** DESCRIPTION OF THE TASK **
Repeat the whole listing exactly as written.

** EXTRACTED MATERIAL **
• • • • •
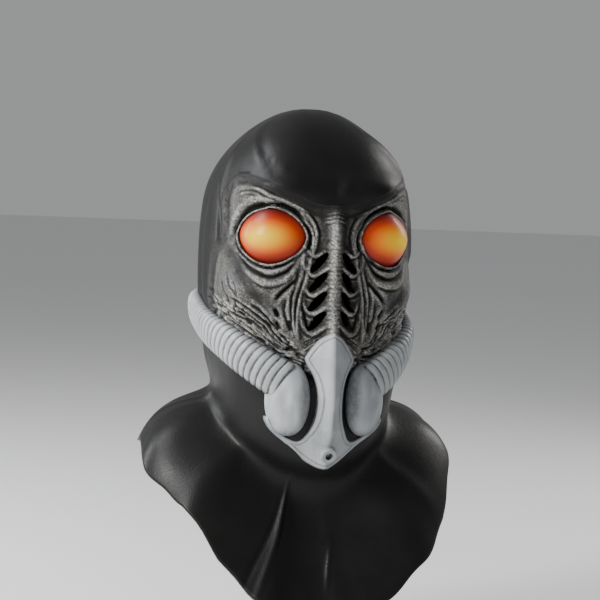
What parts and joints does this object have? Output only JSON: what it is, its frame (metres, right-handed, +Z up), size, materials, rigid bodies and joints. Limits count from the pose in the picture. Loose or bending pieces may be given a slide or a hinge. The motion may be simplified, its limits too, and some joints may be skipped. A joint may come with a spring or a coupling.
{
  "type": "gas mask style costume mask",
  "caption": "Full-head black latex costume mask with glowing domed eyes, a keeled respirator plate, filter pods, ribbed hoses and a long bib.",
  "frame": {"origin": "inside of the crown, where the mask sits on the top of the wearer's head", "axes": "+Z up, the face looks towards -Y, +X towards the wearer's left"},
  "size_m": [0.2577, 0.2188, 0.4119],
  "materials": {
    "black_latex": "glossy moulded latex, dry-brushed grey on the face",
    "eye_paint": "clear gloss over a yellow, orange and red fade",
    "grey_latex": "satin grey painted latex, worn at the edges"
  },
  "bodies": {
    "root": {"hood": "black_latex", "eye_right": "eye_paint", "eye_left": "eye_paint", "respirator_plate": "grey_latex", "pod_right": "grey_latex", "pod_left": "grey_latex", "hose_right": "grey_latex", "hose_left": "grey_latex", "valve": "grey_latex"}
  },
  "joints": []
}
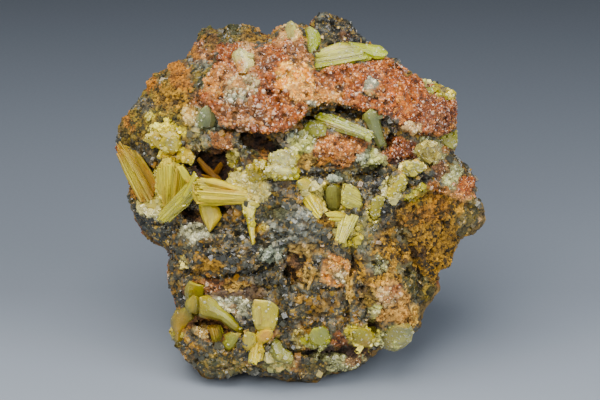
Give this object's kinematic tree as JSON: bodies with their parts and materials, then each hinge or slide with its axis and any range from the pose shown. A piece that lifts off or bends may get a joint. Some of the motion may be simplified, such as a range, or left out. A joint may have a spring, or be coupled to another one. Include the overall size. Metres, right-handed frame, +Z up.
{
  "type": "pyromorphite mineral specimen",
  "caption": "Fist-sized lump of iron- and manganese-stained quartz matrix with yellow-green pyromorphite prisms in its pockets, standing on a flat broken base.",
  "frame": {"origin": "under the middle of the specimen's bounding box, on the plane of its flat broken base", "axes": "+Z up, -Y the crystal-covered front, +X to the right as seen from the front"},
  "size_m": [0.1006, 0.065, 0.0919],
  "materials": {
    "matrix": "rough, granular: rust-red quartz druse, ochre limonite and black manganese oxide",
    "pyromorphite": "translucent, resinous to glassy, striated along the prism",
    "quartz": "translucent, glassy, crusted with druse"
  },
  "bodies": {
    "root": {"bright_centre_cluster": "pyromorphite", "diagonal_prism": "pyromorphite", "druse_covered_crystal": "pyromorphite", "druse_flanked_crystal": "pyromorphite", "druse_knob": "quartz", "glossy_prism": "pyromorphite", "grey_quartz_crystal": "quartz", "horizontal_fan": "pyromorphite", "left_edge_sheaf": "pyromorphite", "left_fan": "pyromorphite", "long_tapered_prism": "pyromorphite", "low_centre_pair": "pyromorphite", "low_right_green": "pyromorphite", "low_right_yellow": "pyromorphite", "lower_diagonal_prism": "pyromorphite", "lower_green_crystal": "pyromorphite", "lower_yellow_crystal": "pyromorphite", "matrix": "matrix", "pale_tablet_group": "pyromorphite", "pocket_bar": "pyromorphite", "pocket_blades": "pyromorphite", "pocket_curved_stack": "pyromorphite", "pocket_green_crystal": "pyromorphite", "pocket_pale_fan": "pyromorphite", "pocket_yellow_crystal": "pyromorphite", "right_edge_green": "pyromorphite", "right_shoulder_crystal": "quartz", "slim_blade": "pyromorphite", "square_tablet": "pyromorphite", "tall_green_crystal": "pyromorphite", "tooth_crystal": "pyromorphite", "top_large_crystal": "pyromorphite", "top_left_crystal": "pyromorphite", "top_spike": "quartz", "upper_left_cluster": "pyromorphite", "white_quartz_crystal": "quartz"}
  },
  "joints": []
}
• • • • •
** SOLUTION FOR THIS TASK **
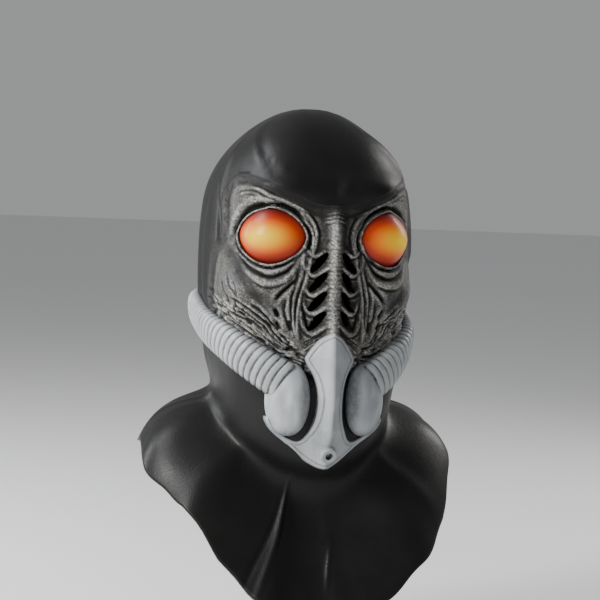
What parts and joints does this object have? Output only JSON: what it is, its frame (metres, right-handed, +Z up), size, materials, rigid bodies and joints. Limits count from the pose in the picture. Loose or bending pieces may be given a slide or a hinge. The motion may be simplified, its limits too, and some joints may be skipped. A joint may come with a spring or a coupling.
{
  "type": "gas mask style costume mask",
  "caption": "Full-head black latex costume mask with glowing domed eyes, a keeled respirator plate, filter pods, ribbed hoses and a long bib.",
  "frame": {"origin": "inside of the crown, where the mask sits on the top of the wearer's head", "axes": "+Z up, the face looks towards -Y, +X towards the wearer's left"},
  "size_m": [0.2577, 0.2188, 0.4119],
  "materials": {
    "black_latex": "glossy moulded latex, dry-brushed grey on the face",
    "eye_paint": "clear gloss over a yellow, orange and red fade",
    "grey_latex": "satin grey painted latex, worn at the edges"
  },
  "bodies": {
    "root": {"hood": "black_latex", "eye_right": "eye_paint", "eye_left": "eye_paint", "respirator_plate": "grey_latex", "pod_right": "grey_latex", "pod_left": "grey_latex", "hose_right": "grey_latex", "hose_left": "grey_latex", "valve": "grey_latex"}
  },
  "joints": []
}
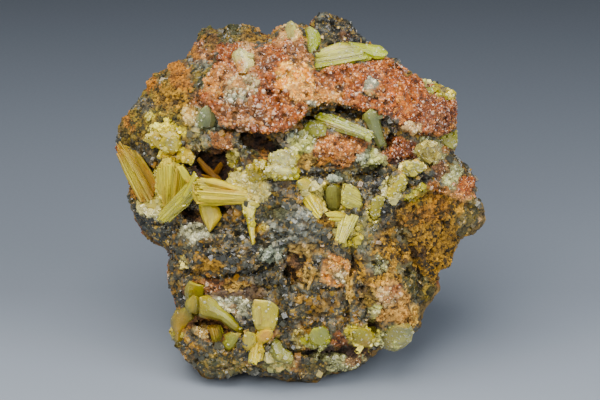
Give this object's kinematic tree as JSON: bodies with their parts and materials, then each hinge or slide with its axis and any range from the pose shown. A piece that lifts off or bends may get a joint. Some of the motion may be simplified, such as a range, or left out. A joint may have a spring, or be coupled to another one. Include the overall size. Metres, right-handed frame, +Z up.
{
  "type": "pyromorphite mineral specimen",
  "caption": "Fist-sized lump of iron- and manganese-stained quartz matrix with yellow-green pyromorphite prisms in its pockets, standing on a flat broken base.",
  "frame": {"origin": "under the middle of the specimen's bounding box, on the plane of its flat broken base", "axes": "+Z up, -Y the crystal-covered front, +X to the right as seen from the front"},
  "size_m": [0.1006, 0.065, 0.0919],
  "materials": {
    "matrix": "rough, granular: rust-red quartz druse, ochre limonite and black manganese oxide",
    "pyromorphite": "translucent, resinous to glassy, striated along the prism",
    "quartz": "translucent, glassy, crusted with druse"
  },
  "bodies": {
    "root": {"bright_centre_cluster": "pyromorphite", "diagonal_prism": "pyromorphite", "druse_covered_crystal": "pyromorphite", "druse_flanked_crystal": "pyromorphite", "druse_knob": "quartz", "glossy_prism": "pyromorphite", "grey_quartz_crystal": "quartz", "horizontal_fan": "pyromorphite", "left_edge_sheaf": "pyromorphite", "left_fan": "pyromorphite", "long_tapered_prism": "pyromorphite", "low_centre_pair": "pyromorphite", "low_right_green": "pyromorphite", "low_right_yellow": "pyromorphite", "lower_diagonal_prism": "pyromorphite", "lower_green_crystal": "pyromorphite", "lower_yellow_crystal": "pyromorphite", "matrix": "matrix", "pale_tablet_group": "pyromorphite", "pocket_bar": "pyromorphite", "pocket_blades": "pyromorphite", "pocket_curved_stack": "pyromorphite", "pocket_green_crystal": "pyromorphite", "pocket_pale_fan": "pyromorphite", "pocket_yellow_crystal": "pyromorphite", "right_edge_green": "pyromorphite", "right_shoulder_crystal": "quartz", "slim_blade": "pyromorphite", "square_tablet": "pyromorphite", "tall_green_crystal": "pyromorphite", "tooth_crystal": "pyromorphite", "top_large_crystal": "pyromorphite", "top_left_crystal": "pyromorphite", "top_spike": "quartz", "upper_left_cluster": "pyromorphite", "white_quartz_crystal": "quartz"}
  },
  "joints": []
}